Claus who was sentenced to five months in prison in 2005 for assaulting an Afghan detainee at Bagram who later died."
Khadr's military interrogation faces scrutiny"Joshua Claus was a 21-year-old rookie American soldier in 2002 when he was sent to interrogate terror suspects at Bagram prison in Afghanistan.
One of his prisoners was an Afghan
taxi driver named Dilawar who had been picked up on suspicion of launching a rocket attack. The soldiers kicked Dilawar repeatedly on his thighs, chained him to the top of his cell by his wrists and left him hanging for hours. Five days later he died and a military investigation ruled his death a homicide.
Investigators also determined Dilawar, 22, was innocent – he was a taxi driver, not a terrorist.
Claus was among a group of soldiers charged in his death and was sentenced to five months in jail."
Dilawar - In U.S. Report, Brutal Details of 2 Afghan Inmates' Deaths "
Even as the young Afghan man was dying before them, his American jailers continued to torment him.
Mr. Dilawar asked for a drink of water, and one of the two interrogators, Specialist Joshua R. Claus, 21, picked up a large plastic bottle.
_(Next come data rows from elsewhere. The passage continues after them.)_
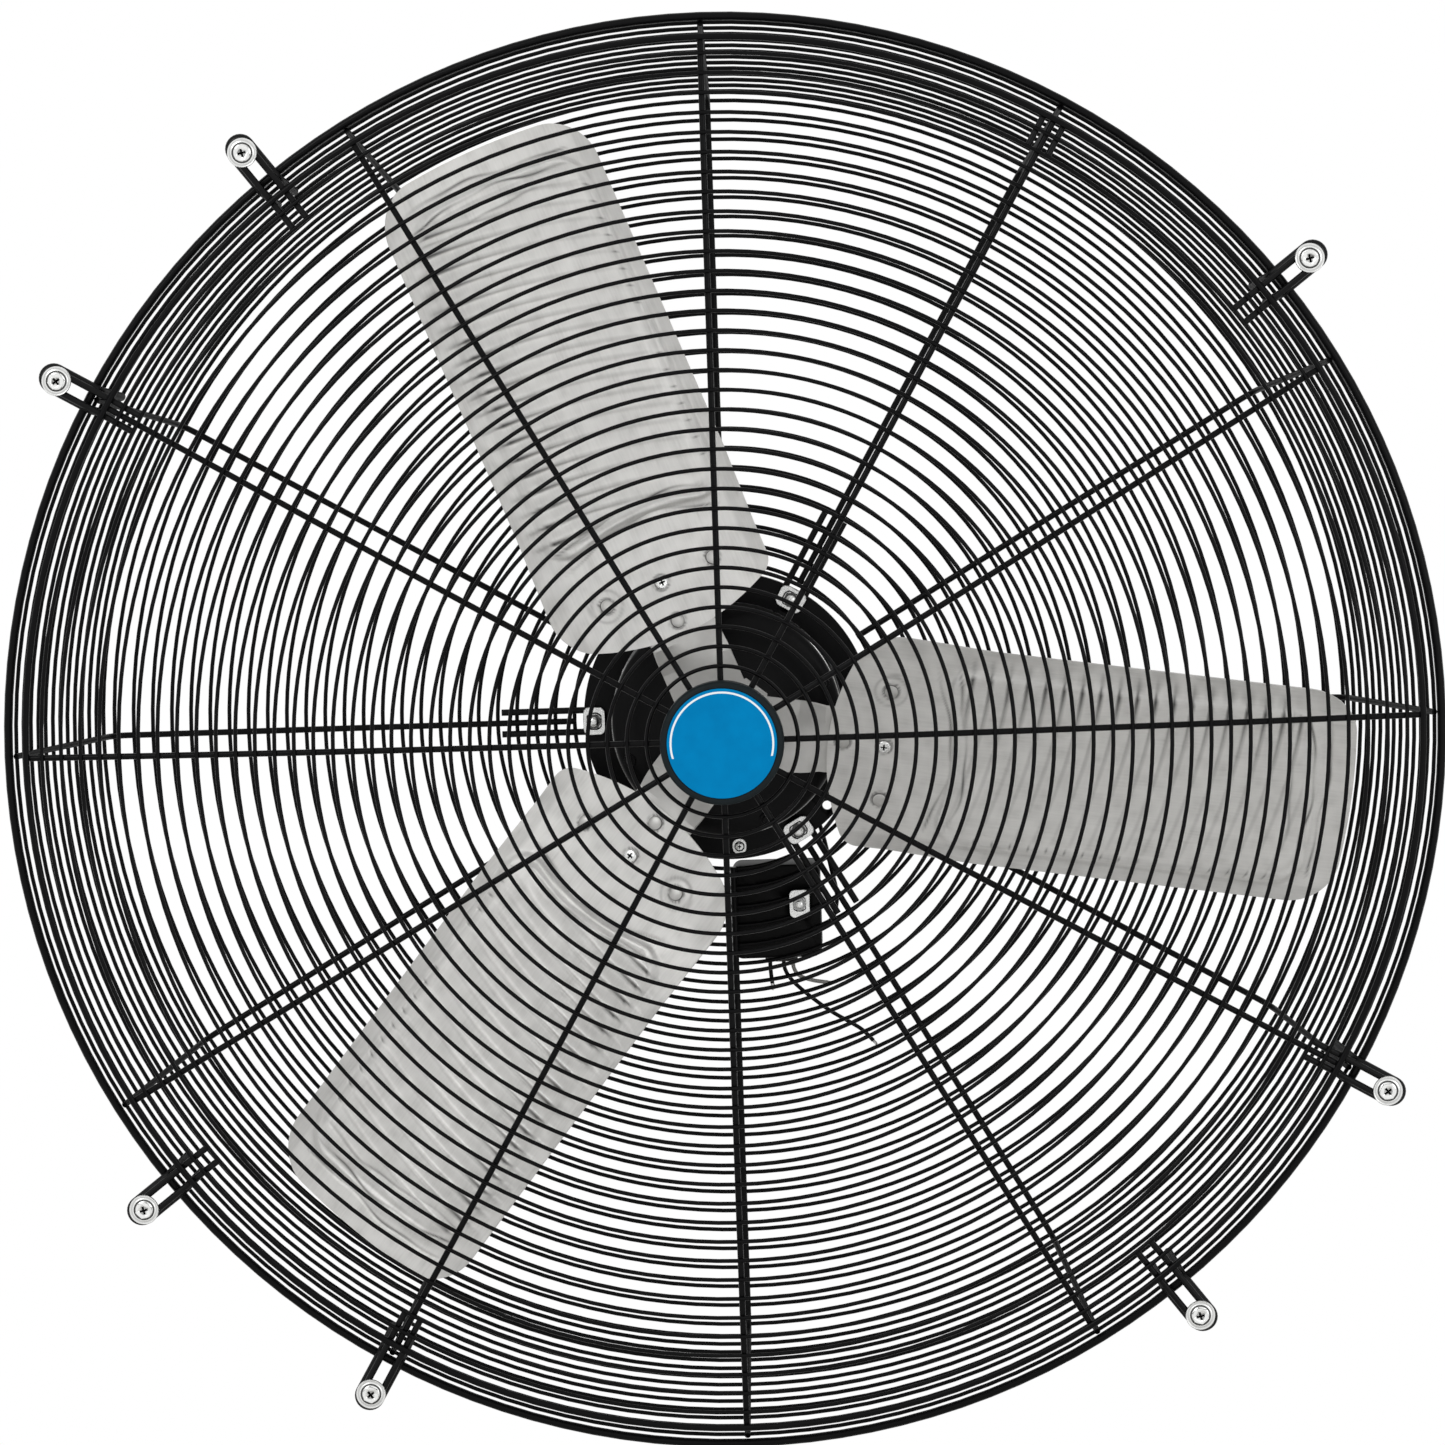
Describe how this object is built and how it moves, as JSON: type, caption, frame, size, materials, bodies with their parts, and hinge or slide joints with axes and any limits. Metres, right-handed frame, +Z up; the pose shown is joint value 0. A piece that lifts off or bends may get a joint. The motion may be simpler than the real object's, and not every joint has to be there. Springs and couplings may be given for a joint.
{
  "type": "exhaust fan",
  "caption": "Wall-mounted exhaust fan: pressed-blade propeller on a motor inside a round wire cage, with a domed front guard, a hub cap and screw loops round the rim.",
  "frame": {"origin": "on the propeller's axis, in the wall plane that the mounting loops are screwed against", "axes": "+Y along the propeller's axis from the room side through the wall towards the motor, +Z up, +X to the right seen from the room"},
  "size_m": [1.0424, 0.2666, 1.0424],
  "materials": {
    "guard_wire": "gloss black coating",
    "loop_wire": "gloss black coating",
    "zinc_fastener": "bright zinc plate",
    "cap_plastic": "satin moulded",
    "badge_blue": "plain blue label",
    "cap_plate_paint": "black coating",
    "motor_paint": "semi-gloss black paint",
    "core_iron": "laminated steel",
    "winding_copper": "varnished copper wire",
    "bearing_steel": "ground steel",
    "shaft_steel": "turned steel",
    "spider_steel": "grey pressed steel",
    "blade_sheet": "galvanised sheet",
    "box_paint": "semi-gloss black paint",
    "grommet_rubber": "black rubber",
    "lead_black": "black wire jacket",
    "lead_pale": "light grey wire jacket"
  },
  "bodies": {
    "frame": {"front_guard": "guard_wire", "rear_guard": "guard_wire", "mount_loop_1": "loop_wire", "mount_loop_2": "loop_wire", "mount_loop_3": "loop_wire", "mount_loop_4": "loop_wire", "mount_loop_5": "loop_wire", "mount_loop_6": "loop_wire", "mount_loop_7": "loop_wire", "wall_washer_1": "zinc_fastener", "wall_washer_2": "zinc_fastener", "wall_washer_3": "zinc_fastener", "wall_washer_4": "zinc_fastener", "wall_washer_5": "zinc_fastener", "wall_washer_6": "zinc_fastener", "wall_washer_7": "zinc_fastener", "wall_screw_1": "zinc_fastener", "wall_screw_2": "zinc_fastener", "wall_screw_3": "zinc_fastener", "wall_screw_4": "zinc_fastener", "wall_screw_5": "zinc_fastener", "wall_screw_6": "zinc_fastener", "wall_screw_7": "zinc_fastener", "hub_cap": "cap_plastic", "hub_badge": "badge_blue", "cap_plate": "cap_plate_paint", "cap_screw": "zinc_fastener", "motor_front_shield": "motor_paint", "motor_rear_shield": "motor_paint", "motor_shell": "motor_paint", "motor_flange": "motor_paint", "stator_core": "core_iron", "stator_winding": "winding_copper", "front_bearing": "bearing_steel", "rear_bearing": "bearing_steel", "motor_hairpin_1": "loop_wire", "motor_hairpin_2": "loop_wire", "motor_hairpin_3": "loop_wire", "lug_washer_1": "zinc_fastener", "lug_washer_2": "zinc_fastener", "lug_washer_3": "zinc_fastener", "lug_bolt_1": "zinc_fastener", "lug_bolt_2": "zinc_fastener", "lug_bolt_3": "zinc_fastener", "junction_box": "box_paint", "box_cover": "box_paint", "box_clamp_washer": "zinc_fastener", "box_clamp_bolt": "zinc_fastener", "lead_grommet": "grommet_rubber", "lead_short": "lead_black", "lead_long": "lead_black", "lead_grey": "lead_pale", "motor_lead": "lead_black"},
    "rotor": {"motor_shaft": "shaft_steel", "rotor_core": "core_iron", "hub_spider": "spider_steel", "hub_set_screw": "shaft_steel", "blade_1": "blade_sheet", "blade_2": "blade_sheet", "blade_3": "blade_sheet"}
  },
  "joints": [
    {"name": "propeller_spin", "type": "hinge", "parent": "frame", "child": "rotor", "pos_m": [0, 0.05, 0], "axis": [0, 1, 0], "continuous": true}
  ]
}
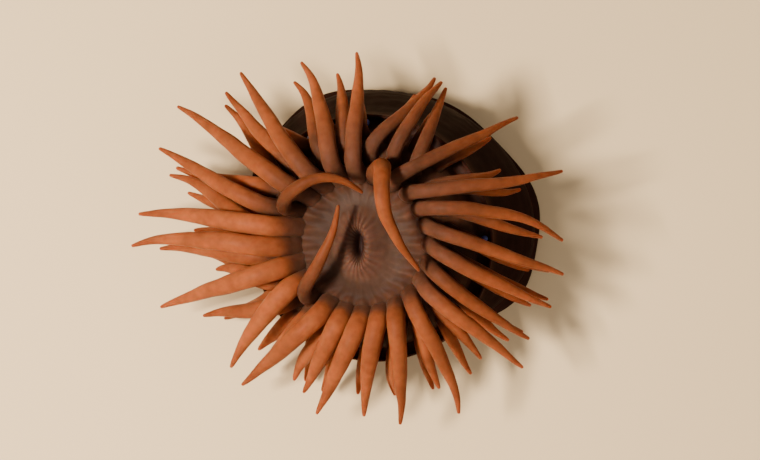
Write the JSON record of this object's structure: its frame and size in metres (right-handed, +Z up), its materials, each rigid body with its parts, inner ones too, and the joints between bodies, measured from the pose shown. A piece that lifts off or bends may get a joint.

But first he punched a hole in the bottom, the interpreter said, so as the prisoner fumbled weakly with the cap, the water poured out over his orange prison scrubs. The soldier then grabbed the bottle back and began squirting the water forcefully into Mr. Dilawar's face.
"Come on, drink!" the interpreter said Specialist Claus had shouted, as the prisoner gagged on the spray. "Drink!"
At the interrogators' behest, a guard tried to force the young man to his knees.
But his legs, which had been pummeled by guards for several days, could no longer bend. An interrogator told Mr. Dilawar that he could see a doctor after they finished with him. When he was finally sent back to his cell, though, the guards were instructed only to chain the prisoner back to the ceiling."
But I digress - afterall - Harper is "not affected by what's on the cover of newspapers"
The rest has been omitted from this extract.